The Roswell show features 15 artists, most of whom are represented by two artworks: Marthe Aponte, Anne M. Bray, Ada Pullini Brown, Brenda Hurst, Debbie Korbel, Susan Lasch Krevitt, Jonna Lee, Stevie Love, Snezana Petrovic, Anita Ray, Michelle Robinson, Catherine Ruane, Caryl St. Ama, Jill Sykes, and Robin Tripaldi. This essay is too short for in-depth discussions of each of the artworks, so I will only address a few standouts. (Mind you, this is such a subjective process that if any other writer were to respond to this exhibition, she would probably focus on completely different artworks!)

Marthe Aponte’s Self Portrait is rendered in picote, the French folk art form involving the use of awls to pierce small decorative holes in paper. She presents a frontal face framed by three hair “bumps” that are adorned by curvilinear ornamentation. The background is midnight black with a scattering of stars formed by pierced holes and tiny beads. It is a regal, iconic depiction that derives much of its power from the bilateral symmetry and measured use of abstract forms.

Painter Ada Pullini Brown submitted a gorgeous cloudscape with sunlight slipping through shadowy areas and a thin gold line accenting the horizon. Brown’s careful articulation of light and dark recalls the cloud paintings of British artist John Constable.
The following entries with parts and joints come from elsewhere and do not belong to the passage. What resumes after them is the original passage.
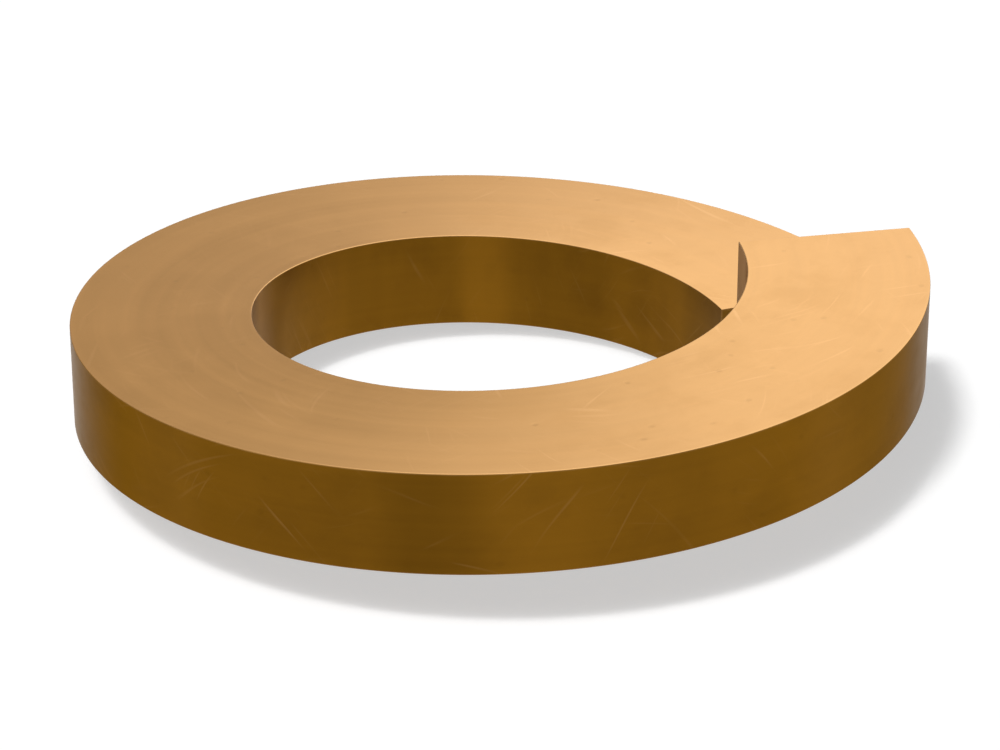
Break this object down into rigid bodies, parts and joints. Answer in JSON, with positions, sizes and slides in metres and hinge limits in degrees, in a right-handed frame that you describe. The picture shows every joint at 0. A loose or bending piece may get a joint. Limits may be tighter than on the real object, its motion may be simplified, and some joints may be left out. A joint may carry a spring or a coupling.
{
  "type": "spring lock washer",
  "caption": "Split bronze ring of rectangular section with its cut ends sprung apart, placed under a nut or bolt head to keep it from working loose.",
  "frame": {"origin": "on the bore's axis, at the height of the low end's underside", "axes": "+Z along the bore, from the low end towards the raised end; the split is centred on +X"},
  "size_m": [0.021, 0.021, 0.0048],
  "materials": {
    "bronze": "satin"
  },
  "bodies": {
    "root": {"lock_washer": "bronze"}
  },
  "joints": []
}
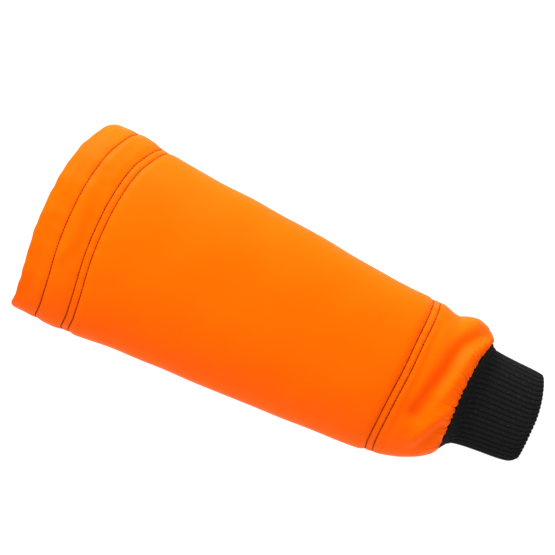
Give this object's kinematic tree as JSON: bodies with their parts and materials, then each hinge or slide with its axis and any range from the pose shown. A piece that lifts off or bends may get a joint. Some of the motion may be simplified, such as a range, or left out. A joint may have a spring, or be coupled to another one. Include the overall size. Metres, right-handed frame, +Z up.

With his dual interests in emotionalism and new views of the natural world, Constable is often considered a practitioner of Romanticism. Brown’s work adds a layer of nostalgia to historic Romanticism: a reminder that our environment is no longer a pristine paradise, but instead a threatened, endangered realm.

Performer, sculptor, and installation artist Snezana Petrovic created a curiosity cabinet for the Roswell Space exhibition. The cabinet’s three glass shelves hold brilliantly pigmented crystalline forms. And the top of the wooden cabinet is lined with a frieze of white shapes that recall the artist’s work with sea coral. Starting during the European Renaissance, collectors would assemble notable objects from nature and arrange them in a room or, less ambitiously, in a piece of furniture containing shelves for display. Cabinets of curiosities (kunstkabinett or wunderkammer) comprised the first steps to what we today call Natural History Museums. They often contained the spoils of imperial warfare and colonialism; they served as justifications for European conquests. Today, Petrovic uses her curiosity cabinet to remind us how such colonialism led to cultural and natural erasures.

Jill Sykes and Catherine Ruane are both known for their sophisticated depictions of plant life, but their goals are disparate. Sykes negotiates the shapes of leaves against solid backgrounds of color. She underscores their contours with shimmering lines of contrasting hues, allowing viewers to consider the biomorphic patterns as fascinating abstract forms. In contrast, Ruane has often depicted memorable trees, e.g., the so-called Hanging Trees that were used for historic lynchings. For the Old Broads exhibition, Ruane submitted the portrait of a rose taken from the garden she abandoned when she recently moved to the desert. Precisely limned in graphite, charcoal, and walnut ink, Ruane’s rose floats on a circular surface like a heraldic badge. (In the 15th century, the heraldic rose symbolized hope and joy to the House of Lancaster in England.)

I hope these few examples give you an understanding of the remarkable diversity in the Old Broads Exhibition. These artists may be “old,” but they are immensely talented “broads.” I would add that they are lucky ones, as well, since they have found a creative community that supports their artwork. I will close with an appropriate affirmation from a beloved American actress and comedian:

I have no regrets at all. None. I consider myself to be the luckiest old broad on two feet.